EXERCISE REQUIREMENTS.
Repeat exactly, and only, the lines below starting at the line that contains "lower_half = mirror(upper_half, about=Plane.XY.offset(middle))" and ending at the line that contains "obj.matrix_world = Matrix.Identity(4)", inclusive of both.

RAW DATA.
━━━━━━━━━━━━━━━━

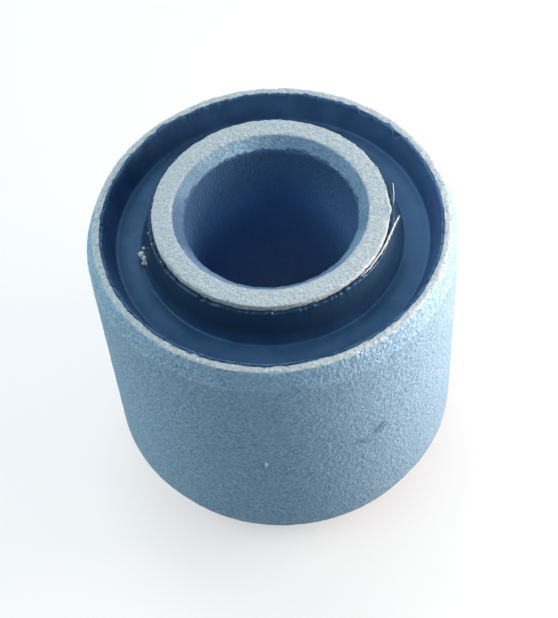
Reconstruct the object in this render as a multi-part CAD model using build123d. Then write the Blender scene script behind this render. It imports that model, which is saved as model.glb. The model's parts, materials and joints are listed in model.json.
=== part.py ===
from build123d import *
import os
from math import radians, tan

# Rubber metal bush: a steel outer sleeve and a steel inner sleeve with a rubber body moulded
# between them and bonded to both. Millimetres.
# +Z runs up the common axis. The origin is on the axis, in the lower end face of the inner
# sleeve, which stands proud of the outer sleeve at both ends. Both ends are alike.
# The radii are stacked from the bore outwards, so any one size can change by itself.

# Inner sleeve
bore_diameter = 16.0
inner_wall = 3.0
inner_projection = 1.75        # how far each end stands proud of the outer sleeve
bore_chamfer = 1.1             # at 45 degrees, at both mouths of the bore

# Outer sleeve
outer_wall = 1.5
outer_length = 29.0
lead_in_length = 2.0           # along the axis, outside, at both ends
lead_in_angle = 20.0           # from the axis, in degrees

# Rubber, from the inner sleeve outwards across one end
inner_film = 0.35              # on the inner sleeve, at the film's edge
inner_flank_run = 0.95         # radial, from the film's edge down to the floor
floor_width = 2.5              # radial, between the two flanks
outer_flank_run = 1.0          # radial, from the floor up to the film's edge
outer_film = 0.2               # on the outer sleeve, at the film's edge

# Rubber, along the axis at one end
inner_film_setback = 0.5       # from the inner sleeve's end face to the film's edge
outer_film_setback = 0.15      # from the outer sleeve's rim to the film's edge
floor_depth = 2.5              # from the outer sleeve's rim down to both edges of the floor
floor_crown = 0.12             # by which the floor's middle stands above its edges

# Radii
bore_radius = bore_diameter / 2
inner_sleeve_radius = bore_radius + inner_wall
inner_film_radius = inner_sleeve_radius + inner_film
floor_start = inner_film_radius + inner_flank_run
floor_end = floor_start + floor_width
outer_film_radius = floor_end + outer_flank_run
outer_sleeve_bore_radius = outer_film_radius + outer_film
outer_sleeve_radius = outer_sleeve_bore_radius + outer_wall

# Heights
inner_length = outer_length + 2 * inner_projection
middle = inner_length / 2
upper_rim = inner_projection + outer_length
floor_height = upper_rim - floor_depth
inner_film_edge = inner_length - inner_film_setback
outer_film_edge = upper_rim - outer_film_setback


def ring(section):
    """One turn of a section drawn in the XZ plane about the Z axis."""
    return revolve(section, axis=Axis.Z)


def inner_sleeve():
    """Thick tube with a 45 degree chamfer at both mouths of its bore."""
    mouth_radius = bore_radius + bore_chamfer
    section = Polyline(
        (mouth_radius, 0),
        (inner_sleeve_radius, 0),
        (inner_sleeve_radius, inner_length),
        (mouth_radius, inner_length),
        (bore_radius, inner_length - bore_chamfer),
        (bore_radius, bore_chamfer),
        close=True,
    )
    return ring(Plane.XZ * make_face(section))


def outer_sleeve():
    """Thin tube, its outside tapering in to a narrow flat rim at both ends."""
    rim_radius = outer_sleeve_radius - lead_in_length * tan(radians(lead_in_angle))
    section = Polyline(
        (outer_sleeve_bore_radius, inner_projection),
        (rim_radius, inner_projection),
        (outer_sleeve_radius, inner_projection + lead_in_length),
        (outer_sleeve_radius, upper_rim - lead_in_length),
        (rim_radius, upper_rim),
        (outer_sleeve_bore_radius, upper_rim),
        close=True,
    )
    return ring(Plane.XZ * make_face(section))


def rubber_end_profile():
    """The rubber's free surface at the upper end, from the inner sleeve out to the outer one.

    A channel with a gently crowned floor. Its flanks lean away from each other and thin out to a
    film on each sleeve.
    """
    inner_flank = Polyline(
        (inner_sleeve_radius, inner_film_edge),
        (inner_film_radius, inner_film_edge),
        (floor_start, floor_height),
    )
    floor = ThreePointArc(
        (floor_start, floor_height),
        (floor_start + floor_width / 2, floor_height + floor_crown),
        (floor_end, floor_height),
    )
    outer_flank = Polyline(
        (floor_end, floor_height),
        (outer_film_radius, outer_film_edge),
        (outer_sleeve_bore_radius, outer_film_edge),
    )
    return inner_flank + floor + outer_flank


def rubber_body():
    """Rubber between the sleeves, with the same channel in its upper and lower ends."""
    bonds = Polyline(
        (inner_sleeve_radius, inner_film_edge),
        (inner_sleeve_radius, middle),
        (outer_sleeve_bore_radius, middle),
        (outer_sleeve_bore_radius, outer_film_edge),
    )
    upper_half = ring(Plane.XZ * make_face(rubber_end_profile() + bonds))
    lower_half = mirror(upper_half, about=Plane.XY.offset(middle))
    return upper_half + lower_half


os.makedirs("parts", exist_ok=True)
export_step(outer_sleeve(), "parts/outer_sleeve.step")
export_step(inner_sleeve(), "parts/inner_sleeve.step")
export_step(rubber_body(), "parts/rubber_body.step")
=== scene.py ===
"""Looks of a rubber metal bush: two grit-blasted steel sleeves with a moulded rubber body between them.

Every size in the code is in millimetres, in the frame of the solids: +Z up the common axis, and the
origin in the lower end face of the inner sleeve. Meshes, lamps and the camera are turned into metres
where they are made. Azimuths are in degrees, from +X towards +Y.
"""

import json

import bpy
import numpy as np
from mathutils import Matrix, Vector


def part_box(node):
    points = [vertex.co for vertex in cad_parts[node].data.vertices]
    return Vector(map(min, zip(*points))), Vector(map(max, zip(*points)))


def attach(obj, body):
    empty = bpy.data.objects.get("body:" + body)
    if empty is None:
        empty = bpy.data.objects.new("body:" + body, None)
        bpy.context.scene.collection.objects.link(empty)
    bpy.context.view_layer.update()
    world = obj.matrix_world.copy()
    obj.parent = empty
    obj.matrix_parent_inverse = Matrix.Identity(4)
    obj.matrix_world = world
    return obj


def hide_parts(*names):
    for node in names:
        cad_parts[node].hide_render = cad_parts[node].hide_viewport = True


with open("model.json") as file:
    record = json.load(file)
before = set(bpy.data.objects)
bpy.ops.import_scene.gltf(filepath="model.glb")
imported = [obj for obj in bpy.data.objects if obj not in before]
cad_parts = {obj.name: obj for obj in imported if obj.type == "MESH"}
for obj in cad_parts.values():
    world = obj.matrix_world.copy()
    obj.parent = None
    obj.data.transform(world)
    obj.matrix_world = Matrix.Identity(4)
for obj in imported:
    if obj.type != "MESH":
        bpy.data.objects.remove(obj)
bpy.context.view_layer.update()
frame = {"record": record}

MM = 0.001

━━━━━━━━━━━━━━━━

TASK RESPONSE.
    lower_half = mirror(upper_half, about=Plane.XY.offset(middle))
    return upper_half + lower_half


os.makedirs("parts", exist_ok=True)
export_step(outer_sleeve(), "parts/outer_sleeve.step")
export_step(inner_sleeve(), "parts/inner_sleeve.step")
export_step(rubber_body(), "parts/rubber_body.step")
=== scene.py ===
"""Looks of a rubber metal bush: two grit-blasted steel sleeves with a moulded rubber body between them.

Every size in the code is in millimetres, in the frame of the solids: +Z up the common axis, and the
origin in the lower end face of the inner sleeve. Meshes, lamps and the camera are turned into metres
where they are made. Azimuths are in degrees, from +X towards +Y.
"""

import json

import bpy
import numpy as np
from mathutils import Matrix, Vector


def part_box(node):
    points = [vertex.co for vertex in cad_parts[node].data.vertices]
    return Vector(map(min, zip(*points))), Vector(map(max, zip(*points)))


def attach(obj, body):
    empty = bpy.data.objects.get("body:" + body)
    if empty is None:
        empty = bpy.data.objects.new("body:" + body, None)
        bpy.context.scene.collection.objects.link(empty)
    bpy.context.view_layer.update()
    world = obj.matrix_world.copy()
    obj.parent = empty
    obj.matrix_parent_inverse = Matrix.Identity(4)
    obj.matrix_world = world
    return obj


def hide_parts(*names):
    for node in names:
        cad_parts[node].hide_render = cad_parts[node].hide_viewport = True


with open("model.json") as file:
    record = json.load(file)
before = set(bpy.data.objects)
bpy.ops.import_scene.gltf(filepath="model.glb")
imported = [obj for obj in bpy.data.objects if obj not in before]
cad_parts = {obj.name: obj for obj in imported if obj.type == "MESH"}
for obj in cad_parts.values():
    world = obj.matrix_world.copy()
    obj.parent = None
    obj.data.transform(world)
    obj.matrix_world = Matrix.Identity(4)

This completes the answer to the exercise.